Gianandrea Noseda a sa propre idée du Requiem, ni grandiloquente ni sentimentale, vécue de l’intérieur, sans emphase. Il adopte des tempi globalement allants, ménageant avec sa science les transitions. Son art tient de ses deux mentors, Valery Gergiev, pour le côté instinctif, voire animal, dans la plénitude de l’instant (le «Dies irae»), et de Myung-whun Chung, pour l’architecture dans sa globalité et un dosage des forces sur la durée. Il mouille sa chemise (c’est le cas de le dire!), cherchant à canaliser les forces en présence.
Le Chœur du Teatro Regio de Turin est splendide, très idiomatique dans sa couleur et son rendu expressif, capable du plus subtil pianissimo (tout le début de l’«Introït», subtil, émouvant) et du fortissimo le plus féroce (le «Dies irae»). Les jeunes musiciens du Verbier Festival Orchestra semblent suspendus aux gestes de Noseda, tour à tour frémissements de mains (à la manière de Gergiev), impulsions nettes, les yeux parfois fermés pour inciter au recueillement. Les cordes sont soyeuses et délicates, les bois (le basson surtout) serpentent autour des voix, dans un souci d’allégement des textures qui ôte à l’œuvre sa part plus tragique et morbide. Une lecture très différente du Requiem dirigé l’été dernier par Barenboim au Lucerne Festival, où tout était opulence et drame (avec une distribution de luxe réunissant Anja Harteros, Elina Garanca, Jonas Kaufmann et René Pape).

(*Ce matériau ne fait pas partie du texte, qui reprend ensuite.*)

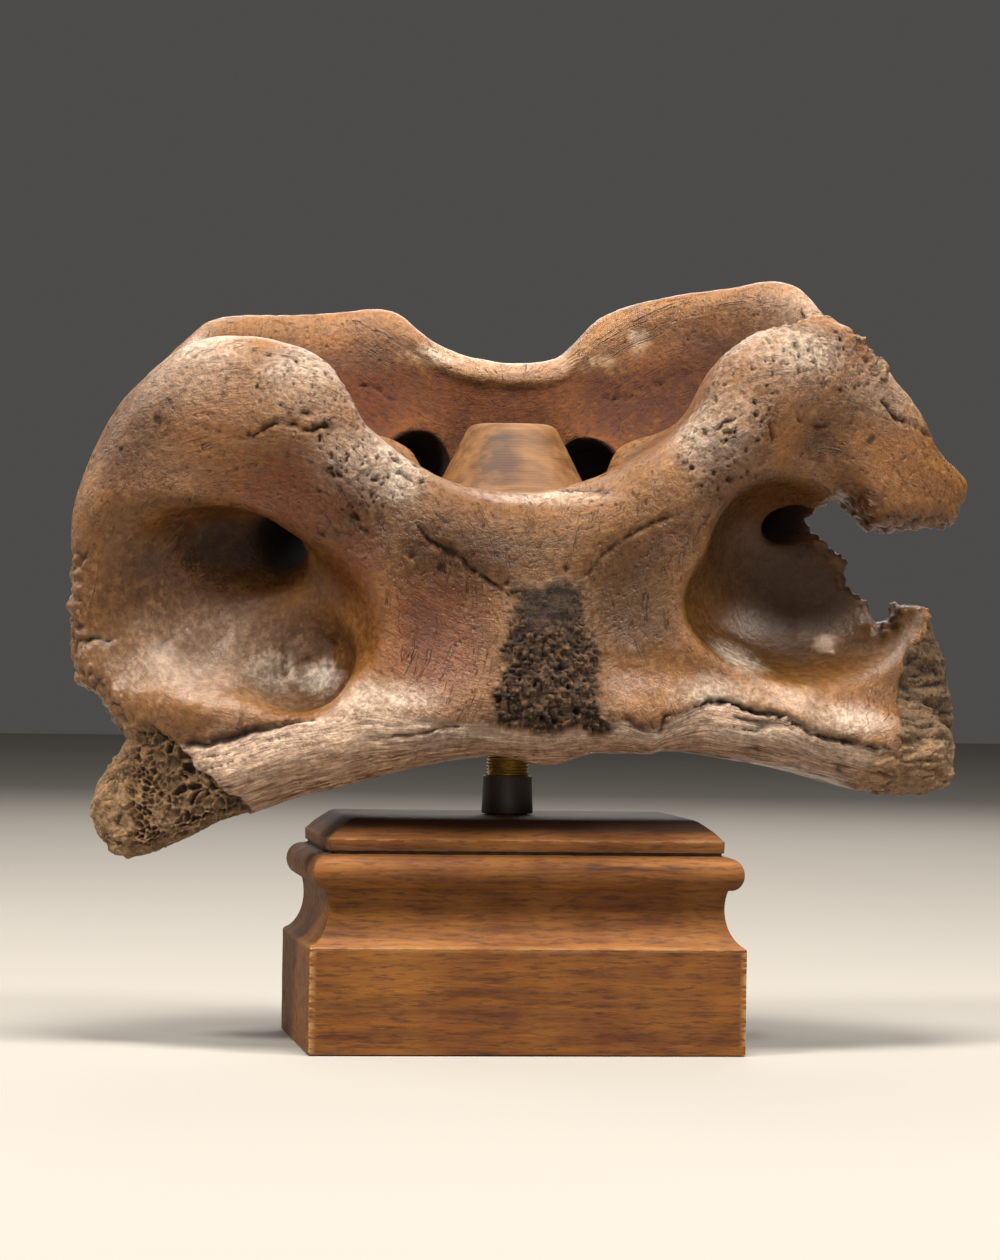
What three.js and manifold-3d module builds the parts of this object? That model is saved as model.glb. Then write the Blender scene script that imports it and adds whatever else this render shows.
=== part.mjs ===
// First neck vertebra (atlas) of a steppe bison on its display stand.
// Millimetres. +Z is up and is the bone's head end, -Y is its lower (ventral) face, which looks to the front.
// The origin is the centre of the base's underside, and the rod stands near it in the vertebral canal.
import * as THREE from 'three';
import { mergeVertices } from 'three/addons/utils/BufferGeometryUtils.js';
import Module from 'manifold-3d';

const wasm = await Module();
wasm.setup();

// Driving dimensions
const baseWidth = 98;
const baseDepth = 70;
const plinthHeight = 23.4;
const baseHeight = 52;
const touchGap = 0.3;
const rodX = -0.8;
const rodRadius = 4.95;
const rodFoot = 30;
const rodTop = 136;
const rodBore = rodRadius + touchGap;
const collarHeight = 8.6;
const collarRadii = [5.9, 5.55];
const coneFoot = 121;
const coneTop = 141.4;
const coneRadii = [20, 10.9];
const coneShoulder = 139;
const roundSteps = 32;
const gridCell = 2.5;
const boneTriangles = 8400;
const boneBox = { low: [-108, -50, 36], high: [110, 52, 182] };

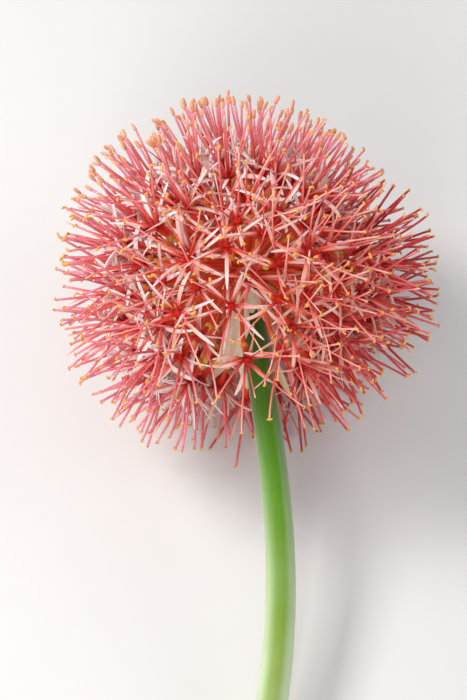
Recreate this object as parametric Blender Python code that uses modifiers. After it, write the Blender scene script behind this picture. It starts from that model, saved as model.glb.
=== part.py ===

Gianandrea Noseda sait ménager les effets. Il fait ressortir les ruptures de ton, comme après le cataclysmique «Dies irae» où apparaît, du néant, «Mors stupebit» chanté par la basse. Le Russe Ildar Abdrazakov, à la belle étoffe vocale, se montre éloquent et profond («Ora supplex et acclinis»). Daniela Barcellona affiche un mezzo grand format, corsé, ample, puissant, un peu poitriné et trémulant, que l’on aimerait plus subtil. La soprano Maria Agresta chante d’une voix expressive, le registre central intense, un rien fragile au moment de grimper vers son suraigu (elle n’y atteint pas le rayonnement absolument extatique d’une Harteros). L’«Ingemisco» du ténor polonais Piotr Beczala, très demandé sur la scène verdienne internationale, se veut plus ardent que céleste.
D’une manière générale, le quatuor vocal est de haute tenue, mais les solistes pourraient s’écouter davantage mutuellement; l’alliage des deux timbres féminins («Recordare» et «Agnus Dei») est très réussi. Un Requiem juvénile et profond, acclamé par le public de Verbier.